Pierre Ayot
Pierre Ayot, engraver and multidisciplinary artist (b at Montréal 26 Jun 1943; d at Saint-Jean-de-Matha, Qc 2 May 1995). He studied engraving with Albert Dumouchel at Montréal's École des Beaux-arts, where he began teaching in 1963. He pursued a career as a teacher in the visual arts department at l'U du Québec à Montréal until his premature death in an automobile accident. In 1966, Ayot founded GRAFF, a centre for graphic design and a particularly dynamic collective workshop during the early seventies, dominated by an aesthetic inspired by both American pop art and Dumouchel's activities.
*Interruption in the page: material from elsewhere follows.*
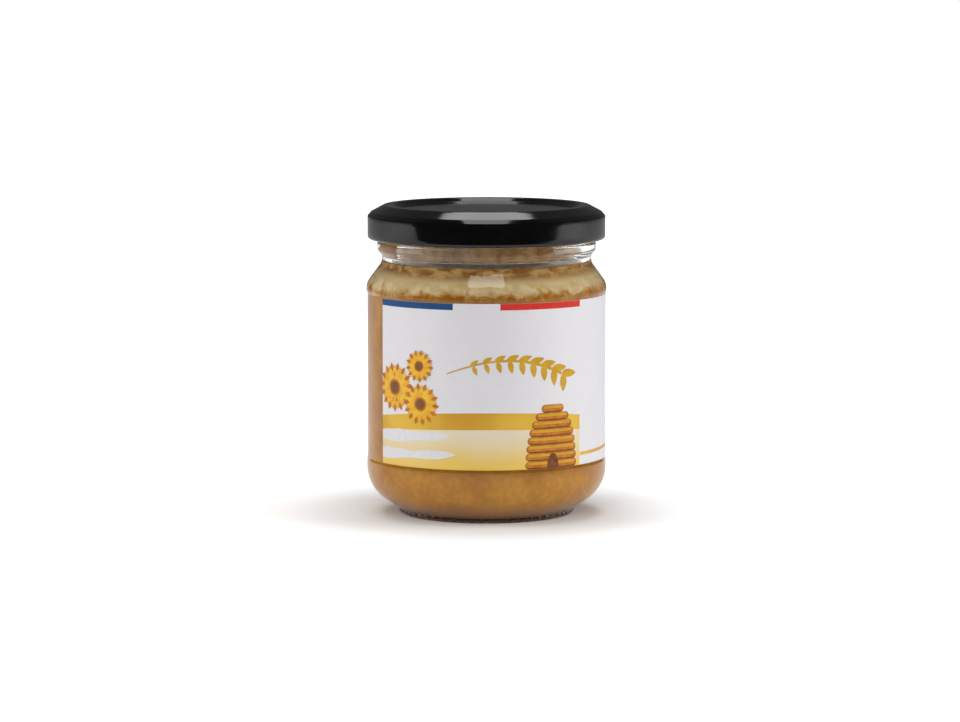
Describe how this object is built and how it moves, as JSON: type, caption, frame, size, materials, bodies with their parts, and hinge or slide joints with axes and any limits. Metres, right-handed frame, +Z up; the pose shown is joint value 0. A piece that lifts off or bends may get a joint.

Ayot's work was the object of some forty personal exhibitions in Montréal, elsewhere in Canada, and also in Paris, Basle, Brussels and Geneva. His participation in collective exhibitions and Silkscreen Biennials in Canada and abroad are innumerable. But we will especially remember his major exhibitions at the MUSÉE D'ART CONTEMPORAIN DE MONTRÉAL, the MUSÉE DU QUÉBEC, and after his death, at the MUSÉE DES BEAUX-ARTS DE MONTRÉAL. In 1989, he won the prix Louis-Philippe-Hébert from the SOCIÉTÉ SAINT-JEAN-BAPTISTE. Ayot's endeavours are interesting, among other reasons because the artist had an entire multidisciplinary career in silk screening, and showed that it was not necessary to depart from engraving to expand. He carried out this "deception" for 30 years and strove to short-circuit the hierarchy between noble and the most mundane themes. He created an unforgettable imaginary museum from his imagination.